Even though it was pretty chilly outside, it felt about 90 degrees inside Branx, a dark club that appeared to be illuminated by no more than two or three red, 40-watt light bulbs.  But regardless, UMO put on the best set I've heard from them, with guitarist Ruban Neilson unleashing some furious and intense guitar leads. The set felt like more of a statement about Neilson's place in the guitar-god pantheon than just another home-town concert.  Just incredible, incendiary stuff.


It's a long walk back from Branx to my hotel in NW Portland, but fortunately, Dante's, the club where I ended Day 1 (Redd Kross) and Day 2 (Murder By Death), was almost at the half-way point. Better still, as I passed, Ty Segall was playing, and I was able to flash my VIP wristband to the bouncer and walk right in past the people waiting outside in the "one leaves, one enters" stand-by line. 
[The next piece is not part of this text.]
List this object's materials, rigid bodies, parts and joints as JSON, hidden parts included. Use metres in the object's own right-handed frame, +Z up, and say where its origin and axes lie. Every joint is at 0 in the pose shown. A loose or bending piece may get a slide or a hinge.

An unexpected treat:  I had no idea that I was going to be able to fit this set into the day's schedule.

And that, after I walked the remaining distance back to my hotel after Segall's set, was Day 4.  Eight bands, including one of my favorites (Animal Collective), two Bumbershoot stand-outs revisited (Washed Out and Beat Connection), two new discoveries (The Shivas and Haerts), the inspired lunacy of Dan Deacon, a major statement from Unknown Mortal Orchestra, and a "surprise" (at least to me) set by Ty Segall.

Not a bad day at all.  And the rain had quit for the rest of the week.